(Sanniopress) – Nella sede altamente simbolica della CGIL beneventana si è svolto il primo incontro dell’Officina di studi politici promossa dal nodo sannita di ALBA, come luogo di incontro e riflessione per tutte le disiecta membra della sinistra beneventana che non si riconosca nelle prospettive liberiste del progetto Italia: bene comune o che lo viva criticamente.
L’iniziativa si è legata alla prosecuzione della raccolta firme pro referendum a tutela del lavoro (ribattezzato «-8 + 18»).
L’incontro è stato aperto dal coordinatore del nodo sannita di ALBA, Rito Martignetti, che ha spiegato il senso della proposta, che vuole colmare il vuoto della discussione teorica, della ricostruzione storica, della formazione di nuove classi dirigenti, prassi oramai abbandonate dai partiti della seconda repubblica, anch’essa in procinto di collassare con le prossime elezioni. E ha ricordato il valore pratico e simbolico di una battaglia a difesa del lavoro, su cui la sinistra sperimenta, nella sua pluralità, la possibilità di una convergenza di intenti.
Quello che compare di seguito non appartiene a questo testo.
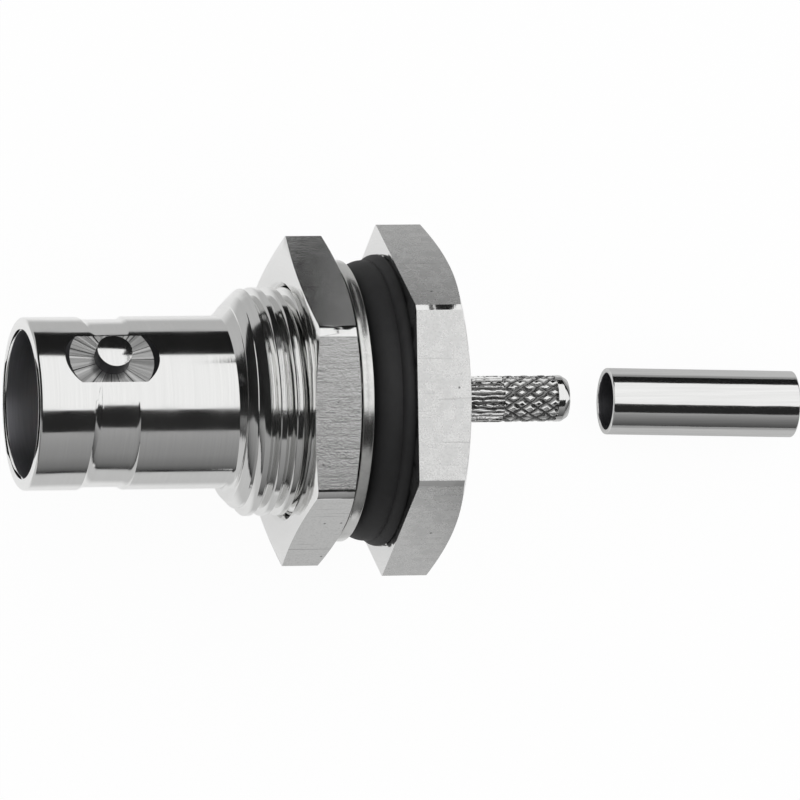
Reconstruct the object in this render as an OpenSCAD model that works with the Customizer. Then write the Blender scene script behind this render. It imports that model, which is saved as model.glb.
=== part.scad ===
// Bulkhead bayonet jack for thin coaxial cable, with its loose crimp ferrule.
// The axis runs along X. X = 0 is the flange face that bears on the panel, the mating mouth
// points to -X and the cable end to +X. The hexagonal flange lies on one of its flats.

/* [Mating barrel] */
// Outside diameter of the bayonet barrel
barrel_dia = 9.6; // [9.4:0.05:9.8]
// Bore that takes the plug's outer contact
mouth_dia = 8.1; // [7.8:0.05:8.3]
// Depth of that bore, from the mouth to the reference plane
mouth_depth = 8.4; // [8:0.1:9]
// Chamfer inside and outside the mouth
mouth_chamfer = 0.18; // [0.05:0.01:0.25]
// Length of the barrel, from the mouth to the shank's shoulder
barrel_len = 11.15; // [10.8:0.05:12]

/* [Bayonet lugs] */
// Diameter of each lug
lug_dia = 2; // [1.8:0.05:2.1]
// Distance over the two lug tips
lug_span = 11; // [10.6:0.05:11.1]
// Distance from the mouth to the lugs' centre
lug_setback = 4.25; // [4:0.05:5]
// Turn of the lugs about the axis, from straight up
lug_angle = 25; // [0:1:90]
// Diameter of the hollow-milled flat around each lug
spotface_dia = 4.76; // [4:0.02:5.2]
// Depth of that flat below the barrel's skin
spotface_depth = 0.24; // [0.1:0.01:0.35]
// Width of the turned groove through the lugs
groove_width = 2.7; // [2.2:0.1:3.4]
// Depth of that groove
groove_depth = 0.2; // [0.1:0.01:0.3]
// Run of the groove's ramps, for each millimetre of depth
groove_slope = 1.5; // [1:0.1:3]

/* [Threaded shank] */
// Major diameter of the thread
thread_dia = 12.7; // [12.3:0.1:13.2]
// Pitch of the thread
thread_pitch = 0.907; // [0.75:0.001:1]
// Length of the shank, from its shoulder to the flange
shank_len = 9.3; // [8.8:0.1:11]
// How much narrower the plain neck between the thread and the flange is than the thread
neck_drop = 1.9; // [1.5:0.1:2.5]
// Length of that neck
neck_len = 2.4; // [2.2:0.1:2.7]

/* [Hexagonal flange] */
// Thickness of the flange
flange_thick = 3.05; // [2.5:0.05:4]
// Angle of the chamfer on the flange's rear corners
flange_chamfer = 21; // [10:1:30]
// Width of the flange face between its sealing recess and its flats
flange_land = 0.35; // [0.3:0.05:1.5]
// Depth of the sealing recess
recess_depth = 0.3; // [0.1:0.05:0.6]

/* [Nut, lock washer and sealing ring] */
// Wall of the nut between its thread and its flats
nut_wall = 1.6; // [1.2:0.1:2]
// Thickness of the nut
nut_thick = 2.6; // [2:0.05:3]
// Turn of the nut about the axis at rest
nut_turn = 6.5; // [-7:0.5:7]
// Angle of the chamfer on the nut's front corners
nut_front_chamfer = 10; // [5:1:30]
// Angle of the chamfer on the nut's rear corners
nut_rear_chamfer = 16; // [5:1:30]
// Length of the lock washer's inner teeth
tooth_len = 0.65; // [0.4:0.05:0.8]
// Thickness of the lock washer's rim
washer_thick = 0.65; // [0.4:0.05:0.8]
// Radial width of the lock washer's rim
washer_rim = 0.8; // [0.6:0.05:0.9]
// Number of inner teeth on the lock washer
tooth_count = 14; // [8:1:16]
// Share of the rim's inner edge that carries teeth
tooth_share = 0.5; // [0.3:0.05:0.6]
// Twist of each tooth
tooth_twist = 10; // [4:1:12]
// Thickness of the sealing ring's round section
seal_section = 2.4; // [2:0.05:2.6]

/* [Cable end] */
// Diameter of the bush pressed into the body
bush_dia = 7; // [6:0.1:7.6]
// Length of that bush inside the body
bush_len = 4.5; // [3.5:0.1:5.5]
// Diameter of the shoulder behind the flange
shoulder_dia = 4.4; // [3.6:0.1:5.5]
// Length of that shoulder
shoulder_len = 1.75; // [1:0.05:2.5]
// Diameter over the knurled crimp stub
stub_dia = 2.6; // [2.3:0.05:2.9]
// Length of the crimp stub
stub_len = 6; // [5.6:0.1:8]
// Length of the diamond knurl
diamond_len = 3.1; // [2:0.1:3.4]
// Length of the plain, chamfered tip
tip_len = 0.7; // [0.5:0.05:0.9]
// Depth of the knurl
knurl_depth = 0.12; // [0.06:0.01:0.15]
// Number of diamonds around the stub
diamond_count = 15; // [12:1:18]
// Number of straight ridges around the stub
ridge_count = 26; // [18:1:30]
// Bore for the cable's insulated core
core_bore = 1.6; // [1.4:0.05:1.8]

/* [Crimp ferrule] */
// Outside diameter of the ferrule
ferrule_dia = 3.76; // [3.6:0.02:4]
// Bore of the ferrule
ferrule_bore = 3.2; // [3:0.05:3.3]
// Length of the ferrule
ferrule_len = 11; // [9:0.5:14]
// Free distance between the stub's tip and the loose ferrule
ferrule_gap = 4.2; // [1:0.1:10]
// Turn of the loose ferrule on the surface that it lies on
ferrule_turn = 1.5; // [0:0.1:5]

/* [Insulators] */
// Diameter of the insulator's nose inside the mouth
nose_dia = 4.8; // [4.5:0.05:5]
// Depth of the nose's face behind the mouth
nose_setback = 3.3; // [2.8:0.1:4]
// Thickness of the web that separates the mouth from the rear bore
web_thick = 1.6; // [1:0.1:2]
// Length of the front insulator's collar behind the web
collar_len = 2.3; // [1.5:0.1:3]
// Bore of the nose around the socket
nose_bore = 2.3; // [2.2:0.05:2.5]

/* [Centre contact] */
// Outside diameter of the socket
socket_dia = 2.1; // [1.9:0.05:2.15]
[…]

Il primo appuntamento dell’Officina (il cui nome e il cui logo si debbono ad una felice intuizione di Gaetano Cantone) ha avuto, come filo conduttore, la forma del manifesto (politico e artistico). Doveroso, dunque, partire con Il Manifesto del Partito Comunista, analizzato da Antonio Conte, che ha voluto sottolineare soprattutto il valore critico e non ideologico di quell’opera, ricordando come lo stesso Marx, rispetto a rozze semplificazioni del suo pensiero amasse ripetere che neanche lui era marxista. Dunque, è necessario recuperare quanto è vivo dell’opera di Marx, prima di tutto a livello metodologico, ma anche per quel che concerne analisi profetiche, ad esempio sulla globalizzazione dell’economia. Ed è necessario reclamare la convergenza di teoria e prassi nell’azione politica. Conte ha voluto, infine, ricordare che il primo traduttore dell’opera, per quanto divenuta libro solo molto tempo dopo (per mancanza di denaro) fu il beneventano Pasquale Martignetti, stimato corrispondente di Friedrich Engels.
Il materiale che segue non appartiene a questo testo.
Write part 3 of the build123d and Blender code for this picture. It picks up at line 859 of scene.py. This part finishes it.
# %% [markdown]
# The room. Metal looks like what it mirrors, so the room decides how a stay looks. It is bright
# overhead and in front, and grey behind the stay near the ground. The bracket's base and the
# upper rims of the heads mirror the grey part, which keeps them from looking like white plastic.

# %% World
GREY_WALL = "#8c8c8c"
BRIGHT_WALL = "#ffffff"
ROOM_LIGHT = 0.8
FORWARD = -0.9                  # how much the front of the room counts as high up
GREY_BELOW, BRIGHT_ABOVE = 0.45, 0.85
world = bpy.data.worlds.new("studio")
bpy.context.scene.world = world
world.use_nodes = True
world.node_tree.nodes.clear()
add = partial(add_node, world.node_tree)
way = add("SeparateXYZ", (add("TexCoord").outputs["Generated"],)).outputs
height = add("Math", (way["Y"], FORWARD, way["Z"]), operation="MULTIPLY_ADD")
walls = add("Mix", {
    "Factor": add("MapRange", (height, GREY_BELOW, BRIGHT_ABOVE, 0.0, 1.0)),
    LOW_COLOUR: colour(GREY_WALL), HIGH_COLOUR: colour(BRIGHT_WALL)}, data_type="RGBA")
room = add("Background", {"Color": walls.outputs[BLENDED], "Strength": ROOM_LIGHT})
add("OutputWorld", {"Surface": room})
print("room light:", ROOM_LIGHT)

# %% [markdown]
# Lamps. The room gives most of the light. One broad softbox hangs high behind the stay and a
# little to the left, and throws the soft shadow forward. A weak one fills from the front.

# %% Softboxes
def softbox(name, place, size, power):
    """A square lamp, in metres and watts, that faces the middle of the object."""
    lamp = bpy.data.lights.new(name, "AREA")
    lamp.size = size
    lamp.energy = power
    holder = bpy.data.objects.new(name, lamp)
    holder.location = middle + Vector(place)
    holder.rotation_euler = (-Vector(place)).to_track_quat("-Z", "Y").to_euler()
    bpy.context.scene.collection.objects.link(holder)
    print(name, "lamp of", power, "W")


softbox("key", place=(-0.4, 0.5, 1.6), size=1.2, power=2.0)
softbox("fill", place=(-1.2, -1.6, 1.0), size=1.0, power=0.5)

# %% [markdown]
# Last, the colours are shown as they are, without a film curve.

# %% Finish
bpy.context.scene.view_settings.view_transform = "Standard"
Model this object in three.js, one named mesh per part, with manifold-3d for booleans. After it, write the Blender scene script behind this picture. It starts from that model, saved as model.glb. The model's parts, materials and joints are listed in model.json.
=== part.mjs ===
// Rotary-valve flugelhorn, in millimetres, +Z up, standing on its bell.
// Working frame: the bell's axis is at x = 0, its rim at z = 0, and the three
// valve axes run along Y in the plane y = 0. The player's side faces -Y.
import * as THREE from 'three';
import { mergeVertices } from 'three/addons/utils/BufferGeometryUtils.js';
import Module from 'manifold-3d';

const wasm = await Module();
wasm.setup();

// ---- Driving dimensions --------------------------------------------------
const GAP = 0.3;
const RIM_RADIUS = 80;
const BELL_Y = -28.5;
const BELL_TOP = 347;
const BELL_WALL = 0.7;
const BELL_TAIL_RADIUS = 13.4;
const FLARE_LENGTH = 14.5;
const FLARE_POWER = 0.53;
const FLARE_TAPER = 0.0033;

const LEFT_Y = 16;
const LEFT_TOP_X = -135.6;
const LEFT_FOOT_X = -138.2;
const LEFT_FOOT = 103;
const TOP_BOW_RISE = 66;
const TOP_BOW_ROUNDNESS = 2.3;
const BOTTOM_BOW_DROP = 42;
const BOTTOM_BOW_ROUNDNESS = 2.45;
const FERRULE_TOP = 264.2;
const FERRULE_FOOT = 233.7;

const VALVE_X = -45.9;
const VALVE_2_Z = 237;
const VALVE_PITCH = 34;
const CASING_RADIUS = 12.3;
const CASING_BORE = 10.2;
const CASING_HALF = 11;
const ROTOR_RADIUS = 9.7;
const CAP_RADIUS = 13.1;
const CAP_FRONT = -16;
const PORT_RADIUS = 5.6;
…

Gaetano Cantone, col supporto di suggestive immagini, ha riflettuto criticamente sui manifesti del Futurismo, mostrando come il movimento, nella sua ossessiva esaltazione della velocità, della macchina, del progresso, lungi dall’anticipare il futuro, desse voce, nell’arte, alle istanze del capitalismo della seconda rivoluzione industriale, incapace, dunque, di uno sguardo critico. Non appare, dunque, casuale l’approdo “accademico” del fondatore, Filippo Tommaso Marinetti. Il futurismo, prima avanguardia (lemma tratto dal mondo militare) europea fu, dunque, non contestazione del sistema ma arte integrata. La confluenza della maggior parte dei futuristi nel fascismo appare quasi sbocco naturale.
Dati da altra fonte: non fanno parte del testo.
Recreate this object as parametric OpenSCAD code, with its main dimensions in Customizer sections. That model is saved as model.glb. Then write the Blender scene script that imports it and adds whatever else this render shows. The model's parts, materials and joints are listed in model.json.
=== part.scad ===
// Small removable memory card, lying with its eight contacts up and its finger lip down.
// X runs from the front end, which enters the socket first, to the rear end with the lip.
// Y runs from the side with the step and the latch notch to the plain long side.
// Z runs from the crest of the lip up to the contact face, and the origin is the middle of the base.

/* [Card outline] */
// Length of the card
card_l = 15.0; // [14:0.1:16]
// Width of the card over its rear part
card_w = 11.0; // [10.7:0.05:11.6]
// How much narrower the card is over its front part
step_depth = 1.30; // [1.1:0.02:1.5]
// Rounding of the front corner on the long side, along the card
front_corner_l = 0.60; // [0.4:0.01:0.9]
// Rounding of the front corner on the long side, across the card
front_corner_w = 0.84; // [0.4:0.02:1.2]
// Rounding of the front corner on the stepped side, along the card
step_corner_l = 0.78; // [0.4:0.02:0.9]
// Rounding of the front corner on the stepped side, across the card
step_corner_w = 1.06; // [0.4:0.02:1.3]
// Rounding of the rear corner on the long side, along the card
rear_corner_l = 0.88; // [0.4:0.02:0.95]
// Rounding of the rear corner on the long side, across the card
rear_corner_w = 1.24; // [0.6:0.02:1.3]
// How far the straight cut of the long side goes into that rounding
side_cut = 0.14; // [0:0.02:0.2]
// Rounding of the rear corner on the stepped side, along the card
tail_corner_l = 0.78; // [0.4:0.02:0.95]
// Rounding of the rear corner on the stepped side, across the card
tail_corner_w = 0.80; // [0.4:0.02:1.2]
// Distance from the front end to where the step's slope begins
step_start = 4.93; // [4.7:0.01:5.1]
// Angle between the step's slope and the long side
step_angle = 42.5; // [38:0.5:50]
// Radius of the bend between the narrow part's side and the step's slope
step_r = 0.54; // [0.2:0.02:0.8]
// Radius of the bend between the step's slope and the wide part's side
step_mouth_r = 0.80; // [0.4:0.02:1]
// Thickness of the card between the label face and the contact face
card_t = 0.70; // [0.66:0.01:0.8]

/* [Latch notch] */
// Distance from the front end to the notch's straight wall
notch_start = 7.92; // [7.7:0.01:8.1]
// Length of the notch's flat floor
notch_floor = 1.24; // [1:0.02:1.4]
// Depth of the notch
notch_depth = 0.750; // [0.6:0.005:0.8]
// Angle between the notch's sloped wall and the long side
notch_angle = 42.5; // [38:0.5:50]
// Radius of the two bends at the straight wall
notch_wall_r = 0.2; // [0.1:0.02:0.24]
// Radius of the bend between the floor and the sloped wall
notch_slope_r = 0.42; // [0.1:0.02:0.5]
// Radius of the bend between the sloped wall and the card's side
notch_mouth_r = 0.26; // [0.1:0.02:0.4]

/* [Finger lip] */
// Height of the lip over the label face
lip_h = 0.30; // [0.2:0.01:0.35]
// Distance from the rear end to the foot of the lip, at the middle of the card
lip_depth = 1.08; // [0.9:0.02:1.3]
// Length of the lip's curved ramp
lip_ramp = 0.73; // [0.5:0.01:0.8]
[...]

E Amerigo Ciervo ha rimarcato la distanza etica fra quei trentenni avanguardisti e futuristi, che volevano “rottamare” il passato, la tradizione, la storia e quelli che, negli anni feroci della seconda guerra mondiale, nella condizione drammatica del confino, redassero Il manifesto di Ventotene. Altiero Spinelli, Ernesto Rossi, Eugenio Colorni (ucciso poco dopo dai fascisti) rappresentano lo slancio, nel cuore di tenebra dell’Europa dilaniata dalla guerra civile, verso quella “pace perpetua” che solo una grande Europa federata avrebbe potuto garantire. Con una proiezione nel presente, a Europa nata, Ciervo ha sottolineato come, spariti i fantasmi orridi del regimi totalitari, ci sia il rischio di “totalitarismo” economico che tradisce l’utopia concreta di un’Europa dei popoli che mosse gli estensori del Manifesto.
Infine, Nicola Sguera ha presentato una sintesi del Manifesto di ALBA, il cui cuore è nella volontà di stimolare un’aggregazione plurale (che faccia cioè della pluralità e non dell’identità la sua essenza) che rinnovi le forme della democrazia, a partire dall’organizzazione stessa dei partiti, divenuti macchine autoreferenziali. La piattaforma di ALBA si fonda su una netta scelta antiliberista, sulla tutela del lavoro e dell’ambiente. La novità maggiore, secondo Sguera, del Manifesto è nel rimettere al centro le passioni, con il rifiuto delle “passioni tristi” come il narcisismo e la violenza, in nome dell’empatia, della mitezza e della fermezza.
Ogni intervento è stato preceduto dalla lettura di brani delle opere analizzate di Anna Maria Mollica.